Why you need potassium during pregnancy
Potassium, a mineral found in many types of food, plays an important role in maintaining the balance of fluids and electrolytes in your body's cells. Potassium is also important for sending nerve impulses and helping your muscles contract.
Your blood volume expands by up to 50 percent during pregnancy, so you'll need slightly more electrolytes (sodium, potassium, and chloride, working together) to keep the extra fluid in the right chemical balance.
If you suffer from leg cramps during pregnancy, you might check whether you're getting enough potassium because a lack of this mineral (or sodium, calcium, or magnesium) could be the culprit.
How much potassium you need
Pregnant and nonpregnant women: 4,700 milligrams (mg) per day
Breastfeeding women: 5,100 mg per day
Food sources of potassium
Fresh fruits and vegetables are among the best sources of potassium. To give you a sense of how easy it is to get this important mineral from your daily diet, here's a list of some of the foods highest in potassium:
- one medium baked potato with skin: 926 mg
- 1/2 cup dried plums: 637 mg
- 1/2 cup raisins: 598 mg
- 6 ounces prune juice: 528 mg
- 1/2 cup cooked lima beans: 485 mg
- 1/2 cup cooked acorn squash, cubed: 448 mg
- one medium banana: 422 mg
- 1/2 cup cooked spinach: 420 mg
- 6 ounces tomato juice: 417 mg
- 6 ounces orange juice: 372 mg
- 1 cup raisin bran cereal: 362 mg
- one medium cooked artichoke: 343 mg
- 1 tablespoon molasses: 293 mg
- 1 medium tomato: 292 mg
- 1 ounce sunflower seeds: 241 mg
- one medium orange: 237 mg
- 1 ounce almonds: 200 mg
Should you take a supplement?
It's probably not necessary. A wide variety of foods contain this important mineral, so it should be fairly easy to get all the potassium you need from your diet.

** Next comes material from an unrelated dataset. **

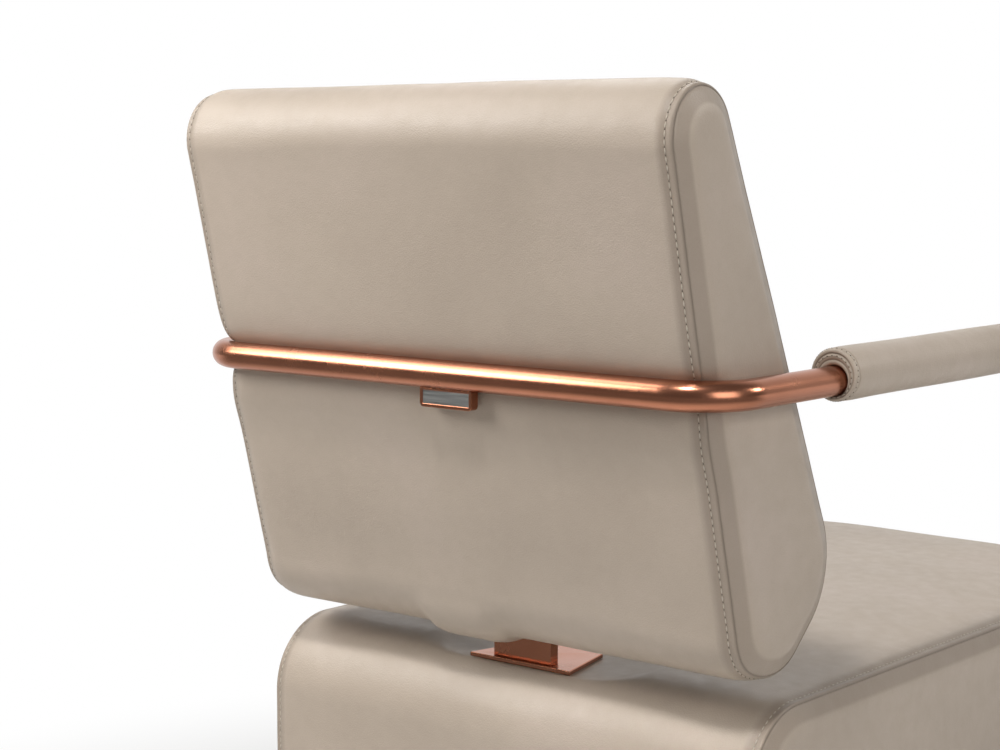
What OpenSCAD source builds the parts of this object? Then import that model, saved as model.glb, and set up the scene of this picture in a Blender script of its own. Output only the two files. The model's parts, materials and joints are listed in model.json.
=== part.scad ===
// Pedicure spa chair: upholstered seat and backrest on a sliding carriage, a bent copper-finished
// arm rail round the back, and a lacquered plinth that carries a foot basin with its taps.
// The sitter faces -Y. Heights named "rise" are measured up from seat_height, and distances
// named "forward" are measured towards the sitter's front, from near the foot of the backrest's
// rear face.

/* [Overall] */
// Height of the seat's nominal sitting plane above the floor
seat_height = 620; // [580:1:660]
// Forward distance of the plinth's front face
plinth_front = 1276; // [1260:1:1340]
// Forward distance of the plinth's rear face
plinth_rear = 40; // [30:1:60]

/* [Backrest] */
// Width of the backrest between its side seams
backrest_width = 536; // [480:1:540]
// Forward place of the top roll's centre
top_forward = -60; // [-70:1:-52]
// Rise of the top roll's centre
top_rise = 460.5; // [430:0.5:480]
// Radius of the top roll
top_radius = 43.5; // [39:0.5:49]
// Forward place of the lumbar roll's centre
lumbar_forward = 55.5; // [46:0.5:62]
// Rise of the lumbar roll's centre
lumbar_rise = 110; // [100:1:125]
// Radius of the lumbar roll
lumbar_radius = 76.5; // [71:0.5:83]
// Forward place of the lower roll's centre
lower_forward = 43.5; // [38:0.5:48]
// Rise of the lower roll's centre
lower_rise = 77; // [74:0.5:84]
// Radius of the lower roll
lower_radius = 58.5; // [53:0.5:61]
// How far the cover bellies out between the side seams
backrest_crown = 1.5; // [0:0.5:4]
// How far the underside sags round the post
backrest_sag = 7; // [0:0.5:9]
// Thickness of the backrest's plywood board
back_board_thick = 15; // [12:1:18]
// Depth of the board behind the rear face
back_board_depth = 37; // [34:1:40]
// Width of the backrest's board
back_board_width = 470; // [440:1:480]

/* [Seat] */
// Width of the seat between its side seams
seat_width = 546; // [500:1:556]
// Forward place of the seat's rear face
seat_rear = 6; // [0:1:12]
// Forward place of the seat's front face
seat_front = 815; // [780:1:830]
// Rise of the sitting surface along its side edges
seat_edge_rise = -5; // [-10:0.5:-4]
// Radius of the rolled rear edge
seat_rear_radius = 70; // [60:1:80]
// Radius of the rolled front edge
seat_front_radius = 70; // [60:1:80]
// Radius of the two lower edges
seat_lower_radius = 14; // [11:1:20]
// Depth of the seat block below those edges
seat_depth = 215; // [205:0.5:218]
// How far the sitting surface stands above its edges at the middle
seat_crown = 14; // [6:0.5:18]
// Thickness of the seat's plywood board
seat_board_thick = 18; // [15:1:20]

/* [Upholstery] */
// Wadding and leather over the foam
cover_thick = 6; // [4:0.5:8]
// How far the panel edges roll in to the side seam
seam_drop = 2.5; // [1.5:0.5:4]
// Length over which they roll in
seam_run = 18; // [14:1:24]
// How far the side gussets belly out
gusset_crown = 6; // [3:0.5:6]
// Width of the hem turned under the seat board
seat_hem = 45; // [35:1:60]
// Clearance round pieces let into the upholstery
soft_gap = 0.4; // [0.3:0.05:0.8]

/* [Arm rail] */
// Outside diameter of the rail tube
rail_dia = 25; // [22:0.5:28]
// Wall of the rail tube
rail_wall = 2; // [1.5:0.1:3]
// Distance between the two arms, centre to centre
rail_span = 578; // [576:1:600]
// Rise of the rail's centre line
rail_rise = 261; // [240:1:280]
// Centre-line radius of the two bends
rail_bend = 50; // [40:1:60]
// Length of each arm, from the rear run's centre line to the tube's end
rail_arm = 560; // [520:1:590]
// How deep the rear run presses into the backrest
rail_press = 4.5; // [2:0.5:6]
// Distance between the two standoffs behind the backrest
standoff_span = 360; // [280:1:400]
// Diameter of a standoff
standoff_dia = 14; // [12:0.5:16]
// Diameter of the standoff screws
standoff_screw_dia = 6; // [5:0.5:6.5]

/* [Arm pads] */
// Outside diameter of a pad
pad_dia = 44; // [41:0.5:50]
// How far the pad's centre line lies above the tube's
pad_lift = 5; // [3:0.5:5.5]
// Distance from the rear run's centre line to the pad's rear end
pad_start = 168; // [150:1:200]
// Length of a pad
pad_length = 408; // [398:1:450]
// Rounding of the pad's ends
pad_round = 6; // [4:0.5:8]
// How far the pad bellies out at mid length
pad_crown = 1; // [0:0.25:2]

/* [Badge] */
// Width of the blank badge's frame
badge_width = 58; // [50:1:66]
// How far the frame hangs below the rail tube
badge_drop = 16; // [13:0.5:20]
// Depth of the frame from front to back
badge_depth = 9; // [8:0.5:11]
// Border round the blank plate
badge_border = 3; // [2:0.5:4]
// Distance of the badge from the middle, towards the sitter's right
badge_offset = 16; // [0:1:40]
// Corner radius of the frame
badge_round = 4; // [3:0.5:5]
// Thickness of the blank plate
badge_plate_thick = 1.2; // [0.8:0.1:1.6]

/* [Backrest post] */
// Width of the flat steel post
post_width = 66; // [56:1:72]
// Thickness of the post
post_thick = 10; // [8:1:11]
// Forward place of the post's rear face
post_forward = 45.5; // [44:0.5:48]
// Length of the post above its bend
post_reach = 250; // [220:1:280]
// Width of the flange plate that covers the post's entry into the seat
flange_width = 116; // [100:1:130]
// Depth of the flange plate
flange_depth = 72; // [62:1:80]
// Thickness of the flange plate
flange_thick = 4; // [3:0.5:5]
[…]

The signs of a potassium deficiency
Low potassium is most often the result of chronic or severe vomiting or diarrhea, or from using certain diuretics, rather than a shortage in your diet.
A shortage of potassium could cause weakness, fatigue, muscle cramps, constipation, and abnormal heart rhythms. Talk with your doctor if you suspect that you're short on potassium or any other nutrient.